** start **
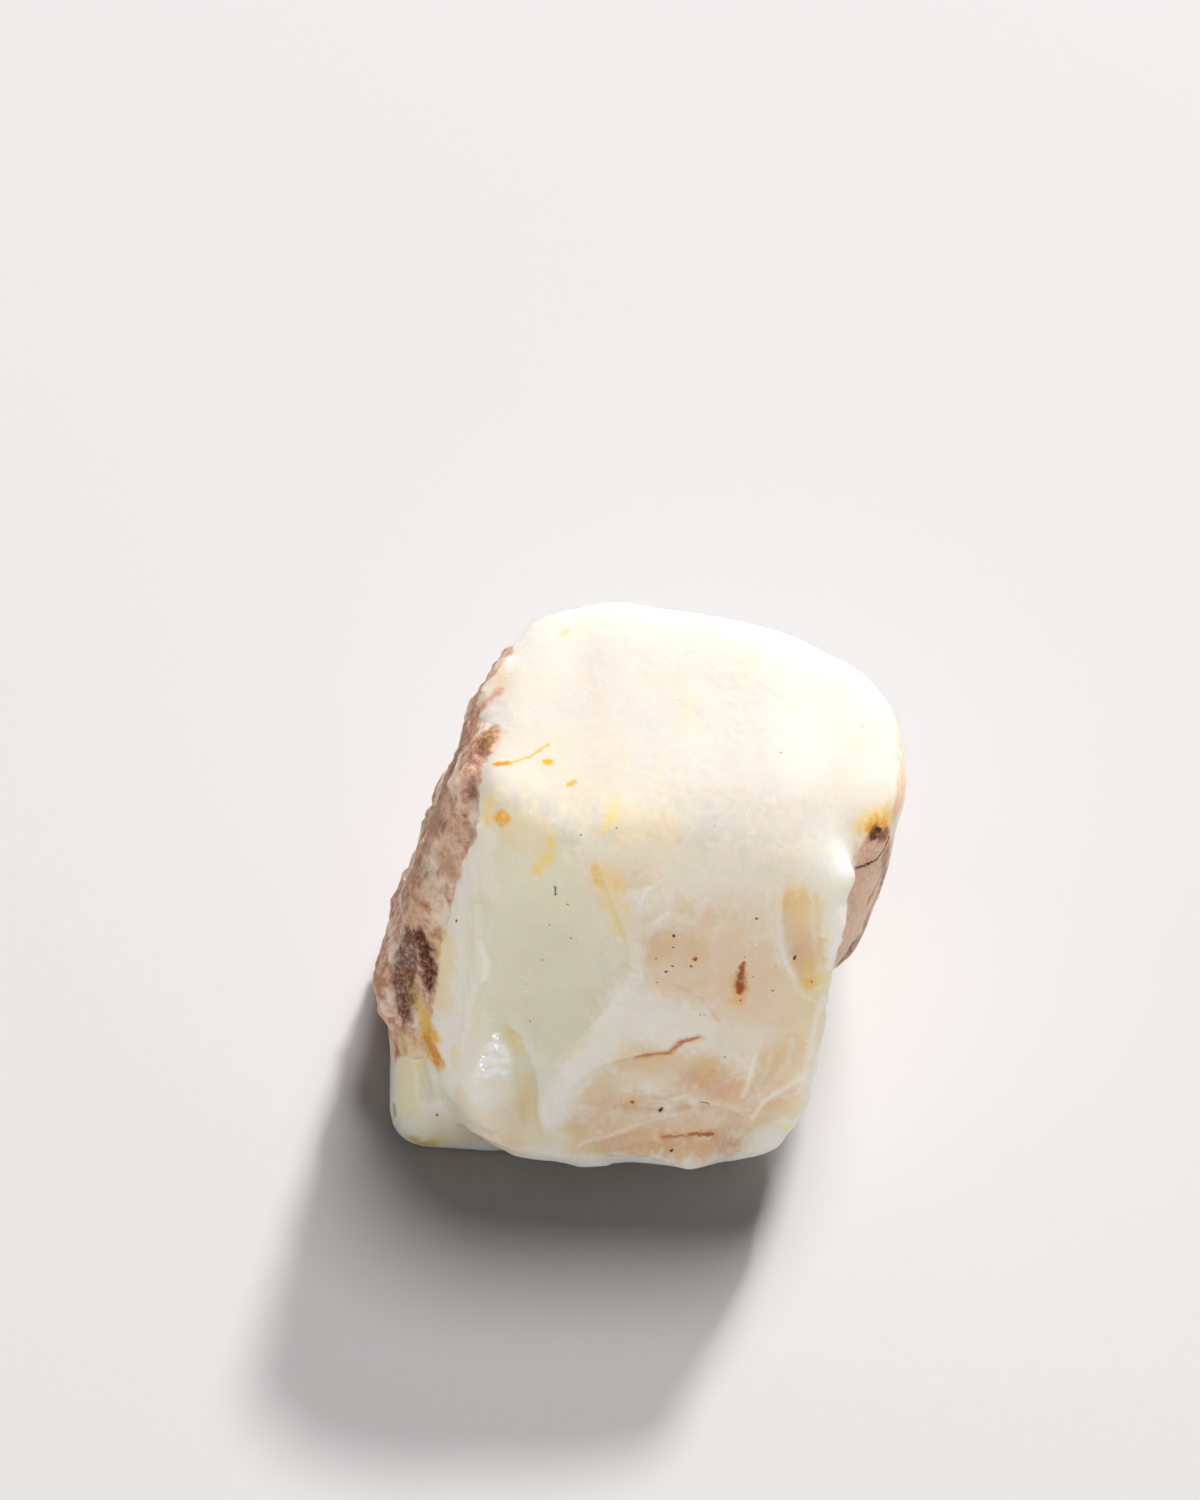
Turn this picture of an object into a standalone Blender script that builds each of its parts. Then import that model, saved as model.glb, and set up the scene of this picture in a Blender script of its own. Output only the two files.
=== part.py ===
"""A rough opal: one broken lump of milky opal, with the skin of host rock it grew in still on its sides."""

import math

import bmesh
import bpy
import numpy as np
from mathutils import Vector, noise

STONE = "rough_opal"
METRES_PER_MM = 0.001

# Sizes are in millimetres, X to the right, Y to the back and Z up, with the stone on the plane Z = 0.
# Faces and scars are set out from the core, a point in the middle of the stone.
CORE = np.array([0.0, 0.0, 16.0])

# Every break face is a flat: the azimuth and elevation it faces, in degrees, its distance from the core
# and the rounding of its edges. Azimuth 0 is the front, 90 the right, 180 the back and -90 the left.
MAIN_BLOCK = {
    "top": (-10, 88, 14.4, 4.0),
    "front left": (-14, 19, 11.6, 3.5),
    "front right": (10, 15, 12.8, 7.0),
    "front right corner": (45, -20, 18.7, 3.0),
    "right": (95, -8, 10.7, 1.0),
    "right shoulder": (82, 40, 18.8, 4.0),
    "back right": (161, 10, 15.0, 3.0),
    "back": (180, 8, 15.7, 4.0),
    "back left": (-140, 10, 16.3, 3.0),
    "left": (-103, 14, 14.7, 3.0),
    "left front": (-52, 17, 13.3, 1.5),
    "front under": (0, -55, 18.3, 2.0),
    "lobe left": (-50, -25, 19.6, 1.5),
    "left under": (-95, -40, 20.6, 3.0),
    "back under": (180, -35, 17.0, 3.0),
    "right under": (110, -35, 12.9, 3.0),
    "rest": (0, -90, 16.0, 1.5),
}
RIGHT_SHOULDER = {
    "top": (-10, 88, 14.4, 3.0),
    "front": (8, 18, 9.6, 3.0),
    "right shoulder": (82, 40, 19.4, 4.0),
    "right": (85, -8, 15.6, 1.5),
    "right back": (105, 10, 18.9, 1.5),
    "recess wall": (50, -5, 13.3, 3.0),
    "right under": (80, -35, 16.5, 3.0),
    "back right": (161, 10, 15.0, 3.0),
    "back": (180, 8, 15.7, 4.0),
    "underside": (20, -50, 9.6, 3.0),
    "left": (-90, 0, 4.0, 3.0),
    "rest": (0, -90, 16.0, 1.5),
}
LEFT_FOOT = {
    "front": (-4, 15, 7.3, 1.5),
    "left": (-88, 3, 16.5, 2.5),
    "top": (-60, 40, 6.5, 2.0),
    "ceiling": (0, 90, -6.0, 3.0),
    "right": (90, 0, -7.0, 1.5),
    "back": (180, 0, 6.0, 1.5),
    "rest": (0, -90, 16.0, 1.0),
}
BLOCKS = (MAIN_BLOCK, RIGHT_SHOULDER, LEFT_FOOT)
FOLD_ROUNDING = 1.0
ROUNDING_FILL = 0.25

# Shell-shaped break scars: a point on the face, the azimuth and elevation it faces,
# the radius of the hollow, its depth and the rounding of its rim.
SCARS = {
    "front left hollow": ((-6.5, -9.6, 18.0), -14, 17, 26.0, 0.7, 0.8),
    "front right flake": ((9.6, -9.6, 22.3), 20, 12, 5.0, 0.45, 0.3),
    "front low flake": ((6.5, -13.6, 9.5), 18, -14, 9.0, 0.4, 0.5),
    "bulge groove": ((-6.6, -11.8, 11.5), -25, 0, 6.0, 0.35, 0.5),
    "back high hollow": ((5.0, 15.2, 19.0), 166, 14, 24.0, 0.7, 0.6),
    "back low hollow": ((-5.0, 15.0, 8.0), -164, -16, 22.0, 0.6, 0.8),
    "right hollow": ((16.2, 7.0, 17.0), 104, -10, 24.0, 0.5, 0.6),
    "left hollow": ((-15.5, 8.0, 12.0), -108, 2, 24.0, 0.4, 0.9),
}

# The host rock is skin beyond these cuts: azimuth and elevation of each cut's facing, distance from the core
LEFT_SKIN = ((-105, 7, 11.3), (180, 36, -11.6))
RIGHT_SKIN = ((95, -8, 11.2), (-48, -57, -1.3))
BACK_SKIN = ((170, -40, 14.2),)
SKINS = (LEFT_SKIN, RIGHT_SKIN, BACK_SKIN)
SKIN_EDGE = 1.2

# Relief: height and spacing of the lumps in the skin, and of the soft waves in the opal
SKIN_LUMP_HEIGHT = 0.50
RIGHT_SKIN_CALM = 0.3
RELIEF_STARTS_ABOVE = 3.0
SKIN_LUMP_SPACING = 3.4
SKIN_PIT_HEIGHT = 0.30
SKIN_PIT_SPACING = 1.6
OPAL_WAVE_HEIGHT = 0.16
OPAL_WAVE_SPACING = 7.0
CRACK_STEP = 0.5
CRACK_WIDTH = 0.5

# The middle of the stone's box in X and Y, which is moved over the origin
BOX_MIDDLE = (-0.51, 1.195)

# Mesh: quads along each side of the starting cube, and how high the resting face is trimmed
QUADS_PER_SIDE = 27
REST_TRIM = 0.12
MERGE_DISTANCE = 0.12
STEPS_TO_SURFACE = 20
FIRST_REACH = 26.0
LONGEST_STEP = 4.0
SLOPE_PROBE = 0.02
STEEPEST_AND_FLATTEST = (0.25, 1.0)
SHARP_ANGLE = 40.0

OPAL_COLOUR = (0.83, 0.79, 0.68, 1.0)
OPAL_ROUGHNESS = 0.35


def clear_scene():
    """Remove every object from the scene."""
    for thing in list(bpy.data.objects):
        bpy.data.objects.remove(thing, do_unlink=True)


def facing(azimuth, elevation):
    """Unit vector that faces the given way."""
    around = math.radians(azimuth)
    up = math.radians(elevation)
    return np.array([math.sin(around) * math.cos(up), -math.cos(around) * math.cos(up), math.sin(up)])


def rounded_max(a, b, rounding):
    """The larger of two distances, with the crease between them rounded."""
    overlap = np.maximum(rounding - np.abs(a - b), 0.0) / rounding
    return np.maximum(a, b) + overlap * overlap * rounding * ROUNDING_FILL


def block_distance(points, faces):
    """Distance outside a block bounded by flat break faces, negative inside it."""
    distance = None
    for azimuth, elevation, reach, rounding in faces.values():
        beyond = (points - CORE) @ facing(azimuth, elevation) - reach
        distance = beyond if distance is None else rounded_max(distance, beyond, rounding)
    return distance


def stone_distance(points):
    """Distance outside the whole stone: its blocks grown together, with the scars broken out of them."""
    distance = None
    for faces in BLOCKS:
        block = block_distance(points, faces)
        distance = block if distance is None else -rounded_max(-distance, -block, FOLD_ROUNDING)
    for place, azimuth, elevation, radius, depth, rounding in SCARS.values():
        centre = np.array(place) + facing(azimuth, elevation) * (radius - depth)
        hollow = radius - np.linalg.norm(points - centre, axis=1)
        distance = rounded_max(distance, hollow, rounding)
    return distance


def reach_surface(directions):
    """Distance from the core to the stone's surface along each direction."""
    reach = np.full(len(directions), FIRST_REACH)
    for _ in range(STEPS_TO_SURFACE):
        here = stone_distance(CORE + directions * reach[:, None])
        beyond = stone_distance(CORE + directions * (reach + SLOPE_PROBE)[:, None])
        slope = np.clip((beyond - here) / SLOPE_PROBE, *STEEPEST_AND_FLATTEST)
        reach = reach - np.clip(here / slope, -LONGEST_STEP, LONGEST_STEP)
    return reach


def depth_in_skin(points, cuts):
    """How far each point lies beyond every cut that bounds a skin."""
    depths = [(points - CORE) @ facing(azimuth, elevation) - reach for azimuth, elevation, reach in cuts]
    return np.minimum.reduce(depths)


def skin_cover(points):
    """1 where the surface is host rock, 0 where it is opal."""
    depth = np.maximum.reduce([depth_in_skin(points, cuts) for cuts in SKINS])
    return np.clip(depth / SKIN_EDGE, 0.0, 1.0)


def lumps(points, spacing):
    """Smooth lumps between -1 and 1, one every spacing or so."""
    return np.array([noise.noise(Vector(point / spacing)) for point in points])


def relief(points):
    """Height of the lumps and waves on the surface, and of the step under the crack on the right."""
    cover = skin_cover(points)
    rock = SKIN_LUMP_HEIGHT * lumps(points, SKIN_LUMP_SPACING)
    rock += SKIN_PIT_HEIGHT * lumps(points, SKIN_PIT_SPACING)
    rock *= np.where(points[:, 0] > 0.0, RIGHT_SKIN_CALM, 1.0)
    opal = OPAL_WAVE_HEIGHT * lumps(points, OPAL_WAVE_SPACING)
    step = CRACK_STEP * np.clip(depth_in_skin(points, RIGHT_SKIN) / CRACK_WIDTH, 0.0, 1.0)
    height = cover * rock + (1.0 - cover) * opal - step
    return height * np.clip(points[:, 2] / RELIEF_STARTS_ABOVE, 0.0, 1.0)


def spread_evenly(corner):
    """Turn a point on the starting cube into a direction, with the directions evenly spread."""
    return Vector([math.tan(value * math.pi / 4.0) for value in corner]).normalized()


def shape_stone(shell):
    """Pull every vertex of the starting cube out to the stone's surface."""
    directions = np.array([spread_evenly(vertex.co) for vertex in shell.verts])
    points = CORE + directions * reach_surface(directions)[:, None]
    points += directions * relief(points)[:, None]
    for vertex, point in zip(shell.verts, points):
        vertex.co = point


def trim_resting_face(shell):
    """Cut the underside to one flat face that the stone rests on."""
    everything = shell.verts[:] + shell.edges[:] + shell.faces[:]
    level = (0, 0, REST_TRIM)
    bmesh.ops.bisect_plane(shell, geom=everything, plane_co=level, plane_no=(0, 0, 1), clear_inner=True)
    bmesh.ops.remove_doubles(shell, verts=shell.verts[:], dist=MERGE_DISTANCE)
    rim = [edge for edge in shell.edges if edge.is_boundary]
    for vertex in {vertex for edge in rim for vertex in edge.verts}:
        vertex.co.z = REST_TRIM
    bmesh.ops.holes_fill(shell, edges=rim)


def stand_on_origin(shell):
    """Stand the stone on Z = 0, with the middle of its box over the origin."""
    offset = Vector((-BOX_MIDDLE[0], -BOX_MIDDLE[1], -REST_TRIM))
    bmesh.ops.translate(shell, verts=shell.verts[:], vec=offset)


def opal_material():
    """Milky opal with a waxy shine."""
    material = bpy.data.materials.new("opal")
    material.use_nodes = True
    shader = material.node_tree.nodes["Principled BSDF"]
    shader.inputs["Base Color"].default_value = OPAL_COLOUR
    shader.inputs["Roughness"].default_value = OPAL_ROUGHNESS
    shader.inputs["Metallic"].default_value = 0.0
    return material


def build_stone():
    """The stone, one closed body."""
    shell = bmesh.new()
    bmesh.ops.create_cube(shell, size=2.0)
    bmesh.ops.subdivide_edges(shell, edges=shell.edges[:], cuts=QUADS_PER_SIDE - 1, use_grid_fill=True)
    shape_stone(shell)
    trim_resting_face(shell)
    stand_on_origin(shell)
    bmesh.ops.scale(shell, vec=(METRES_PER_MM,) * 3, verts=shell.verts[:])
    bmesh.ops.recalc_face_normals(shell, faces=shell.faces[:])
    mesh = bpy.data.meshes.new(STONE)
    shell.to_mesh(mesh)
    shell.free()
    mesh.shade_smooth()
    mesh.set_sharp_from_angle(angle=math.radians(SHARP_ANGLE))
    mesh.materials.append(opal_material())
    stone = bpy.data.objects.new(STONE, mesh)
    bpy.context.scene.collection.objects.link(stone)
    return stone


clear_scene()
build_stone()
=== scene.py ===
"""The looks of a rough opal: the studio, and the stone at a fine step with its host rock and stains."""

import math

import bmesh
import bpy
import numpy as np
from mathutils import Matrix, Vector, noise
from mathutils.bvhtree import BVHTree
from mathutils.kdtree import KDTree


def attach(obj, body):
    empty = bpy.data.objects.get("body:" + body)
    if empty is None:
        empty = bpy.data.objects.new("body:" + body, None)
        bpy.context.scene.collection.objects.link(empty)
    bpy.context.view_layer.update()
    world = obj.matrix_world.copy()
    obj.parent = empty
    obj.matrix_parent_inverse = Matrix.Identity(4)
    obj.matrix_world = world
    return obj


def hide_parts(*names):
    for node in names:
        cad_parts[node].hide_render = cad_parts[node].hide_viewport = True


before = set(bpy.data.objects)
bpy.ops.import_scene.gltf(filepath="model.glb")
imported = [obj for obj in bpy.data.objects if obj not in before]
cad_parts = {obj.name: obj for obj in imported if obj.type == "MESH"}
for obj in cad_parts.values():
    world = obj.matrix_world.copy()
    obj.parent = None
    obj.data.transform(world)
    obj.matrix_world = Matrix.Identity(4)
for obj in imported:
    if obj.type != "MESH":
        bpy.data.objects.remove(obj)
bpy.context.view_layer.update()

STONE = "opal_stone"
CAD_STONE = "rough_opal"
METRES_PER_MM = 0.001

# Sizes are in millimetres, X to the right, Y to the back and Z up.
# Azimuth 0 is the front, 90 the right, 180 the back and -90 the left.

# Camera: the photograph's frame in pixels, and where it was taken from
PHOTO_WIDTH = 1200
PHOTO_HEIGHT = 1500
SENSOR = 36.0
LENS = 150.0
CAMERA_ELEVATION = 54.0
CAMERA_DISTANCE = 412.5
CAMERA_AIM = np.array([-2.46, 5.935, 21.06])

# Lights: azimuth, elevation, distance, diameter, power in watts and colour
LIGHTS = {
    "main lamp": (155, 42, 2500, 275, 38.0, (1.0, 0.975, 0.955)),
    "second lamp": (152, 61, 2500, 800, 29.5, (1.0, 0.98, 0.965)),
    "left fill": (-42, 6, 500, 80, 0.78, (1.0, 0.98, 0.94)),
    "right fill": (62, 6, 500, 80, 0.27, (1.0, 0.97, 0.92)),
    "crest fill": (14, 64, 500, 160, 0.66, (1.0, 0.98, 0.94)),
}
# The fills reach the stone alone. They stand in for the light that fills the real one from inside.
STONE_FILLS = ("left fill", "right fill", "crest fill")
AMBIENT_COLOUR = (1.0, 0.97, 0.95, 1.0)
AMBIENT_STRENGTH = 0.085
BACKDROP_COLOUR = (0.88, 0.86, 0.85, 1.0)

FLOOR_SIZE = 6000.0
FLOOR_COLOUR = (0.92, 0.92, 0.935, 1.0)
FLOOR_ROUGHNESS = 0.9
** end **
### Work to complete
Everything from the first line through the line containing "CORE = np.array([0.0, 0.0, 16.0])" should be quoted exactly, and nothing beyond it.

### Answer to this exercise
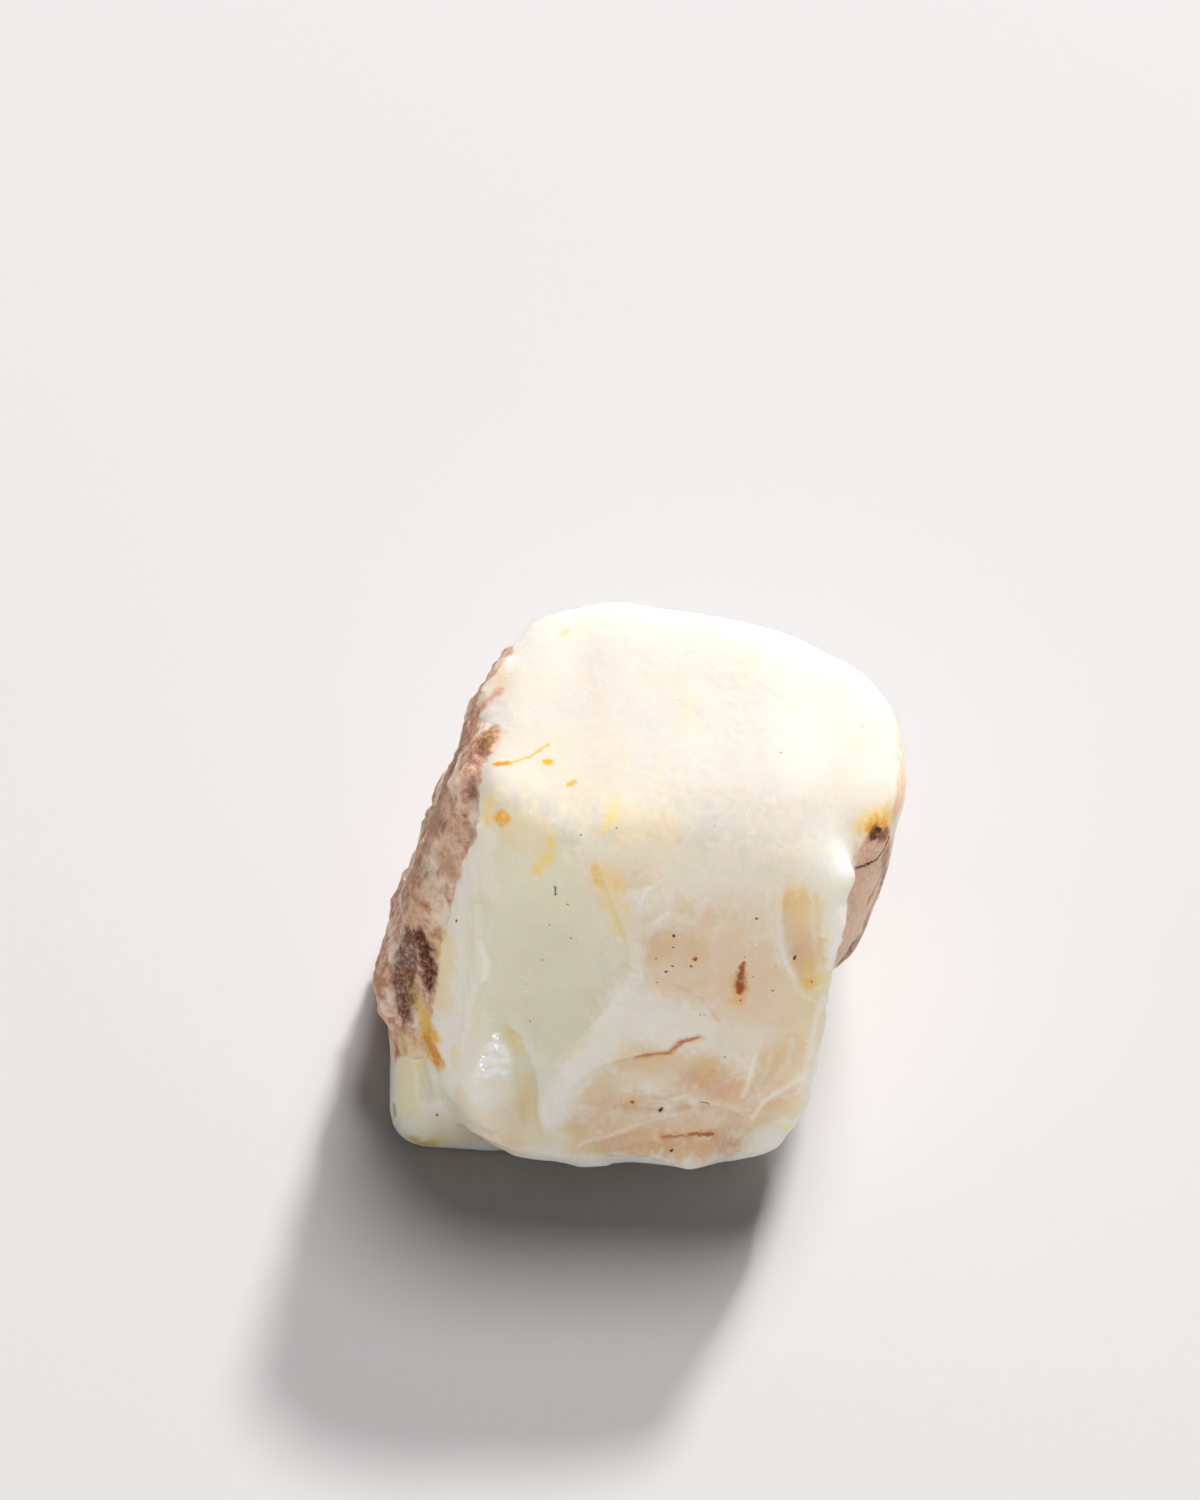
Turn this picture of an object into a standalone Blender script that builds each of its parts. Then import that model, saved as model.glb, and set up the scene of this picture in a Blender script of its own. Output only the two files.
=== part.py ===
"""A rough opal: one broken lump of milky opal, with the skin of host rock it grew in still on its sides."""

import math

import bmesh
import bpy
import numpy as np
from mathutils import Vector, noise

STONE = "rough_opal"
METRES_PER_MM = 0.001

# Sizes are in millimetres, X to the right, Y to the back and Z up, with the stone on the plane Z = 0.
# Faces and scars are set out from the core, a point in the middle of the stone.
CORE = np.array([0.0, 0.0, 16.0])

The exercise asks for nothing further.